Beneath this instruction is a block of data; output from it exactly the lines that run from the one containing "front_flange();" through the one containing "depsgraph = bpy.context.evaluated_depsgraph_get()", inclusive.

═══ Collected data

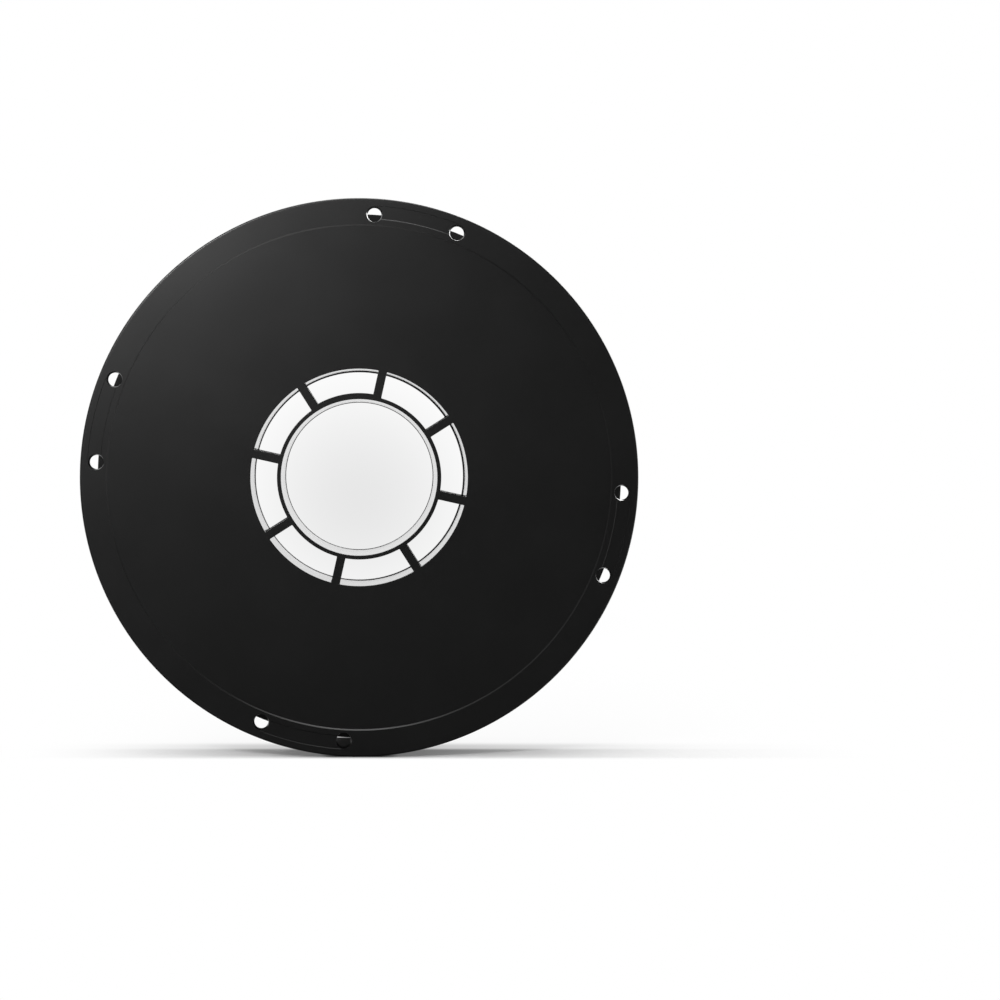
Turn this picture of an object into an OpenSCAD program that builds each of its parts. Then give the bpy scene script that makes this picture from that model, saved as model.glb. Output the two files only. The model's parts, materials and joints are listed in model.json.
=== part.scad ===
// Filament spool: two side flanges joined by a winding drum and a spindle
// sleeve, and wound with one continuous strand of filament.
// The centre of the bore is the origin and the spindle axis is Y.
// The front flange faces -Y, and the spool stands on its rims with +Z up.

/* [Flanges] */
// Outer diameter of both flanges
flange_d = 200; // [190:1:230]
// Thickness of a flange at its rim
flange_t = 3.6; // [3:0.1:5]
// Rounding of the flange's outer corner
rim_round = 1; // [0.4:0.1:1.4]
// Width of the raised band round the rim
rim_band_w = 9.4; // [9:0.1:14]
// Depth of the label recess inside that band
recess_depth = 0.4; // [0.2:0.1:0.8]

/* [Rim holes] */
// Diameter of a hole that holds the loose end of the filament
rim_hole_d = 5.5; // [4:0.1:6]
// Distance from the flange's edge to the centre of a hole
rim_hole_inset = 5.8; // [5:0.1:6.5]
// Number of pairs of holes
pair_count = 4; // [2:1:6]
// Angle between the two holes of a pair
pair_angle = 18.5; // [14:0.5:24]
// Width of the groove that joins a pair
groove_w = 4.3; // [2:0.1:5]
// Depth of that groove
groove_depth = 0.9; // [0.5:0.1:1.5]
// Distance from the flange's edge to the middle of the groove
groove_inset = 5; // [4.5:0.1:6]
// Chamfer round the mouth of a hole
hole_chamfer = 0.3; // [0.1:0.1:0.5]

/* [Hub] */
// Diameter of the spindle bore
bore_d = 56; // [50:1:60]
// Wall of the spindle sleeve and of the ring round the bore
sleeve_wall = 1.4; // [1.2:0.1:2]
// Radial height of a window in the front flange
window_h = 9.5; // [8:0.5:12]
// How much higher a window is in the rear flange
window_draft = 0.7; // [0:0.1:1]
// Radial lip between the rear windows and the drum's inner wall
drum_lip = 0.4; // [0.2:0.1:1]
// Wall of the winding drum
drum_wall = 2; // [1.6:0.1:3]
// Number of spokes
spoke_count = 8; // [4:1:10]
// Width of a spoke
spoke_w = 3.1; // [2.5:0.1:4.5]
// Angle of the first spoke and of the first pair of rim holes
clocking = -12.6; // [-45:0.1:45]
// Depth of the rib behind each spoke that centres the drum and the sleeve
rib_depth = 8; // [4:0.5:15]
// Depth of the foot that keys each rib into the drum's end
key_depth = 2; // [1:0.1:3]
// Extra height of the bore ring inside one window
land_extra = 0.8; // [0:0.1:1.5]

/* [Filament] */
// Diameter of the filament
filament_d = 1.75; // [1.75:0.05:3]
// Clear width between the two flanges
winding_w = 59.8; // [50:0.1:80]
// Depth of the winding's surface below the flange's edge
winding_inset = 16; // [8:1:40]
// Most turns drawn in the outer layer
turn_limit = 24; // [8:1:24]
// Least space between two turns of the outer layer
turn_space = 0.5; // [0.45:0.05:1]
// Distance from the front flange to the hole that anchors the inner end
anchor_inset = 6; // [4:0.5:20]

/* [Clearances] */
// Gap between parts that plug into each other
fit_gap = 0.15; // [0.1:0.05:0.3]
// Gap between the winding and a flange
side_gap = 0.3; // [0.2:0.05:0.6]
// Gap between the winding and the drum, and under the outer layer
layer_gap = 0.1; // [0.05:0.05:0.3]
// Gap round the filament in the anchor hole
anchor_gap = 0.4; // [0.3:0.05:0.6]

/* [Hidden] */

$fn = 144;
past = 1; // how far a cutter runs past the face that it cuts, and a rib into its plate

flange_r = flange_d / 2;
rim_hole_r = flange_r - rim_hole_inset;
groove_r = flange_r - groove_inset;
inner_face = winding_w / 2;
recess_t = flange_t - recess_depth;
bore_r = bore_d / 2;
sleeve_r = bore_r + sleeve_wall;
front_window_r = sleeve_r + window_h;
rear_window_r = front_window_r + window_draft;
drum_inner_r = rear_window_r + drum_lip;
drum_r = drum_inner_r + drum_wall;
spoke_angle = 360 / spoke_count;
land_window = 2; // the window, counted from the first spoke, with the higher land

// The outer layer's turns, and the plain core that carries them
winding_r = flange_r - winding_inset;
layer_r = winding_r - filament_d / 2;
coil_w = winding_w - 2 * side_gap;
turns = min(turn_limit, floor((coil_w - filament_d) / (filament_d + turn_space)));
pitch = (coil_w - filament_d) / turns;
turn_rings = 24;
tube_sides = 6;
core_r = layer_r * cos(180 / turn_rings) - filament_d / 2 - layer_gap;
bend_r = 2 * filament_d;
bend_step = 30;
end_angle = -90; // both ends of the layer dive into the core at the bottom
tuck_r = layer_r - bend_r - filament_d;
tuck_w = filament_d + 2 * side_gap;
anchor_angle = clocking + 1.5 * spoke_angle;
anchor_y = anchor_inset - inner_face;

plastic = [0.09, 0.09, 0.095];
strand = [0.13, 0.13, 0.135];

// Everything round the spindle is drawn with its axis on Z and turned here.
// Seen from the front, an angle is counted from +X towards +Z.
module along_spindle() rotate([90, 0, 0]) children();
module at_front() along_spindle() translate([0, 0, inner_face]) children();
module at_rear() mirror([0, 1, 0]) at_front() children();

module tube(outer_r, inner_r, height) {
    difference() {
        cylinder(r = outer_r, h = height);
        translate([0, 0, -past]) cylinder(r = inner_r, h = height + 2 * past);
    }
}

module at_each_spoke() {
    for (i = [0 : spoke_count - 1]) rotate(clocking + i * spoke_angle) children();
}

module at_each_pair() {
    for (i = [0 : pair_count - 1]) rotate(clocking + i * 360 / pair_count) children();
}

// Bars along the spokes, as long as the radius reach
module spoke_bars(reach, width, height) {
    at_each_spoke() translate([0, -width / 2, 0]) cube([reach, width, height]);
}

// Section of a flange, from the bore to the rounded rim
module flange_section() {
    difference() {
        union() {
            translate([bore_r, 0]) square([flange_r - bore_r, flange_t - rim_round]);
            translate([bore_r, 0]) square([flange_r - rim_round - bore_r, flange_t]);
            translate([flange_r - rim_round, flange_t - rim_round]) circle(rim_round);
        }
        translate([bore_r - past, recess_t])
            square([flange_r - rim_band_w - bore_r + past, recess_depth + past]);
    }
}

// The openings between the spokes, one of them with a higher land
module windows(window_r) {
    chord = 2 * window_r * sin(spoke_angle / 2);
    translate([0, 0, -past]) difference() {
        tube(window_r, sleeve_r, flange_t + 2 * past);
        translate([0, 0, -past]) {
            spoke_bars(window_r + past, spoke_w, flange_t + 4 * past);
            intersection() {
                cylinder(r = sleeve_r + land_extra, h = flange_t + 4 * past);
                rotate(clocking + (land_window + 0.5) * spoke_angle)
                    translate([0, -chord / 2, 0]) cube([window_r, chord, flange_t + 4 * past]);
            }
        }
    }
}

// Ribs behind the spokes: they centre the sleeve and the drum, and their feet
// fill the notches in the drum's end
module spoke_ribs() {
    intersection() {
        translate([0, 0, -rib_depth]) spoke_bars(drum_r, spoke_w, rib_depth + past);
        union() {
            translate([0, 0, -rib_depth])
                tube(drum_inner_r - fit_gap, sleeve_r + fit_gap, rib_depth + past);
            translate([0, 0, -key_depth])
                tube(drum_r, sleeve_r + fit_gap, key_depth + past);
        }
    }
}

module rim_hole() {
    translate([rim_hole_r, 0, -past]) cylinder(d = rim_hole_d, h = flange_t + 2 * past);
    translate([rim_hole_r, 0, flange_t - hole_chamfer])
        cylinder(d1 = rim_hole_d, d2 = rim_hole_d + 4 * hole_chamfer, h = 2 * hole_chamfer);
}

// Two rim holes and the groove that leads the filament from one to the other
module rim_pair() {
    for (side = [-1, 1]) rotate(side * pair_angle / 2) rim_hole();
    rotate(-pair_angle / 2) translate([0, 0, flange_t - groove_depth])
        rotate_extrude(angle = pair_angle)
            translate([groove_r - groove_w / 2, 0]) square([groove_w, groove_depth + past]);
}

module flange(window_r) {
    difference() {
        rotate_extrude() flange_section();
        windows(window_r);
        at_each_pair() rim_pair();
    }
    spoke_ribs();
}

module front_flange() {
    color(plastic) at_front() flange(front_window_r);
}

module rear_flange() {
    color(plastic) at_rear() flange(rear_window_r);
}

// Notches in the front end of the drum for the feet of the ribs
module key_notches() {
    notch_depth = key_depth + fit_gap;
    at_front() translate([0, 0, -notch_depth])
        spoke_bars(drum_r + past, spoke_w + 2 * fit_gap, notch_depth + past);
}

module anchor_bar(from_r, to_r, bar_d) {
    translate([0, anchor_y, 0]) rotate([0, 90 - anchor_angle, 0])
        translate([0, 0, from_r]) cylinder(d = bar_d, h = to_r - from_r);
}

module winding_drum() {
    color(plastic) difference() {
        along_spindle() translate([0, 0, -inner_face]) tube(drum_r, drum_inner_r, winding_w);
        key_notches();
        mirror([0, 1, 0]) key_notches();
        anchor_bar(drum_inner_r - past, drum_r + past, filament_d + 2 * anchor_gap);
    }
}

module spindle_sleeve() {
    color(plastic) along_spindle()
        translate([0, 0, -inner_face]) tube(sleeve_r, bore_r, winding_w);
}

// Pockets at the core's two edges, where the ends of the outer layer dive in
module tuck_pockets() {
    pocket_l = bend_r + filament_d / 2 + side_gap;
    for (flip = [0, 180]) rotate([0, -end_angle, 0]) rotate([flip, 0, 0])
        translate([tuck_r, -coil_w / 2 - past, -pocket_l])
            cube([core_r - tuck_r + past, tuck_w + past, pocket_l + side_gap]);
}

// All the turns below the outer layer, as one plain core, with the inner end
// of the filament in its anchor hole
module filament_inner_layers() {
    color(strand) {
        difference() {
            along_spindle() translate([0, 0, -coil_w / 2])
                tube(core_r, drum_r + layer_gap, coil_w);
            tuck_pockets();
        }
        anchor_bar(drum_inner_r, drum_r + layer_gap + past, filament_d);
    }
}

// The outer layer follows a helix, and each end bends inwards and runs
// straight down into the core
function outward(a) = [cos(a), 0, sin(a)];
function forward(a) = [-sin(a), 0, cos(a)];
function on_turn(a) =
    layer_r * outward(a) + [0, pitch * ((a - end_angle) / 360 - turns / 2), 0];
function dive(a, way, bend) =
    on_turn(a) + bend_r * (way * sin(bend) * forward(a) - (1 - cos(bend)) * outward(a));
function end_point(a, way) = dive(a, way, 90) - filament_d * outward(a);

last_angle = end_angle + 360 * turns;
layer_path = concat(
    [end_point(end_angle, -1)],
    [for (bend = [90 : -bend_step : bend_step]) dive(end_angle, -1, bend)],
    [for (i = [0 : turns * turn_rings]) on_turn(end_angle + i * 360 / turn_rings)],
    [for (bend = [bend_step : bend_step : 90]) dive(last_angle, 1, bend)],
    [end_point(last_angle, 1)]);
last_ring = len(layer_path) - 1;

// Least gap between the tube and itself, from each ring to those half a turn
// to one and a half turns further on
function gap_after(i) =
    min([for (j = [i + turn_rings / 2 : min(i + 3 * turn_rings / 2, last_ring)])
        norm(layer_path[j] - layer_path[i])]) - filament_d;
least_gap = min([for (i = [0 : last_ring - turn_rings / 2]) gap_after(i)]);
echo(least_gap_between_turns_mm = least_gap);

function unit(v) = v / norm(v);
function heading(i) =
    unit(layer_path[min(i + 1, last_ring)] - layer_path[max(i - 1, 0)]);
function ring(i) =
    let (u = unit(cross(heading(i), [0, 1, 0])), v = cross(heading(i), u))
    [for (k = [0 : tube_sides - 1])
        layer_path[i] + filament_d / 2 * (cos(k * 360 / tube_sides) * u
                                          + sin(k * 360 / tube_sides) * v)];

module filament_outer_layer() {
    points = [for (i = [0 : last_ring]) each ring(i)];
    first = [for (k = [0 : tube_sides - 1]) k];
    last = [for (k = [tube_sides - 1 : -1 : 0]) last_ring * tube_sides + k];
    walls = [for (i = [0 : last_ring - 1], k = [0 : tube_sides - 1])
        let (a = i * tube_sides + k, b = i * tube_sides + (k + 1) % tube_sides)
        each [[a, a + tube_sides, b], [b, a + tube_sides, b + tube_sides]]];
    caps = [for (k = [1 : tube_sides - 2])
        each [[first[0], first[k], first[k + 1]], [last[0], last[k], last[k + 1]]]];
    color(strand) polyhedron(points, concat(walls, caps));
}

front_flange();
rear_flange();
winding_drum();
spindle_sleeve();
filament_inner_layers();
filament_outer_layer();
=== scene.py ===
import json
import math

import bmesh
import bpy
from mathutils import Matrix, Vector, noise

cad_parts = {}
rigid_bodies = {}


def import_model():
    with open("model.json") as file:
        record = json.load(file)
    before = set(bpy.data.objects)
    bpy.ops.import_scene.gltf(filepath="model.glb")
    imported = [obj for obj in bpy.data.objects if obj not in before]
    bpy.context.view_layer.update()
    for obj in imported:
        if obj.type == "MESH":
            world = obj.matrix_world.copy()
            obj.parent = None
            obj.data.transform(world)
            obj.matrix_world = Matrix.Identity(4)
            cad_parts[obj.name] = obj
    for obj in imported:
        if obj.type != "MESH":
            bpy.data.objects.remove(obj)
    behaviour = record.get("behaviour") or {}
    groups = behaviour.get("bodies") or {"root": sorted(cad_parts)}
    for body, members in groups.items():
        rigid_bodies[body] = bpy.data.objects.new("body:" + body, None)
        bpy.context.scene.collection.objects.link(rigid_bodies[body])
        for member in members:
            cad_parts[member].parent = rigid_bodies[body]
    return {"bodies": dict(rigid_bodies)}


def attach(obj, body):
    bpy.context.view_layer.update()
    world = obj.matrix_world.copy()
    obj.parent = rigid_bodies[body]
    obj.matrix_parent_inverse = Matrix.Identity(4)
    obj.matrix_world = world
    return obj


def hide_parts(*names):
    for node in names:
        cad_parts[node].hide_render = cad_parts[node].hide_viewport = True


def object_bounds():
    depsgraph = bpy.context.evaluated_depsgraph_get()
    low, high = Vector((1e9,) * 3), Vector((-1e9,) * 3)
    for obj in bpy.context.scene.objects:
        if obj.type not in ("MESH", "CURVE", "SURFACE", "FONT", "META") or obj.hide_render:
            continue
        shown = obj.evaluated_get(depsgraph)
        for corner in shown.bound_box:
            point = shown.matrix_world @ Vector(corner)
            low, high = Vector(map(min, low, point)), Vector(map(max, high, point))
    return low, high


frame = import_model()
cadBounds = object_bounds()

mm = 0.001
weld = 1e-6  # points closer than this join
spindle = (0, 1, 0)  # the spool turns about Y and its front faces -Y


def onSpindle(angle, radius=1.0, y=0.0):
    # angle in degrees, seen from the front, from +X towards +Z
    turn = math.radians(angle)
    return Vector((radius * math.cos(turn), y, radius * math.sin(turn)))


cameraSetup = {
    "hubPixel": (359.1, 477.4),  # where the middle of the front face lies, in a 1000 pixel frame
    "pixelsPerMm": 2.796,        # scale at the front face
    "distance": 930 * mm,        # from the front face
    "offset": (1.5 * mm, 8.3 * mm),  # to the right of the spindle, and above it
    "frame": 1000,
    "sensor": 36.0,
}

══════

▶ _In response_
front_flange();
rear_flange();
winding_drum();
spindle_sleeve();
filament_inner_layers();
filament_outer_layer();
=== scene.py ===
import json
import math

import bmesh
import bpy
from mathutils import Matrix, Vector, noise

cad_parts = {}
rigid_bodies = {}


def import_model():
    with open("model.json") as file:
        record = json.load(file)
    before = set(bpy.data.objects)
    bpy.ops.import_scene.gltf(filepath="model.glb")
    imported = [obj for obj in bpy.data.objects if obj not in before]
    bpy.context.view_layer.update()
    for obj in imported:
        if obj.type == "MESH":
            world = obj.matrix_world.copy()
            obj.parent = None
            obj.data.transform(world)
            obj.matrix_world = Matrix.Identity(4)
            cad_parts[obj.name] = obj
    for obj in imported:
        if obj.type != "MESH":
            bpy.data.objects.remove(obj)
    behaviour = record.get("behaviour") or {}
    groups = behaviour.get("bodies") or {"root": sorted(cad_parts)}
    for body, members in groups.items():
        rigid_bodies[body] = bpy.data.objects.new("body:" + body, None)
        bpy.context.scene.collection.objects.link(rigid_bodies[body])
        for member in members:
            cad_parts[member].parent = rigid_bodies[body]
    return {"bodies": dict(rigid_bodies)}


def attach(obj, body):
    bpy.context.view_layer.update()
    world = obj.matrix_world.copy()
    obj.parent = rigid_bodies[body]
    obj.matrix_parent_inverse = Matrix.Identity(4)
    obj.matrix_world = world
    return obj


def hide_parts(*names):
    for node in names:
        cad_parts[node].hide_render = cad_parts[node].hide_viewport = True


def object_bounds():
    depsgraph = bpy.context.evaluated_depsgraph_get()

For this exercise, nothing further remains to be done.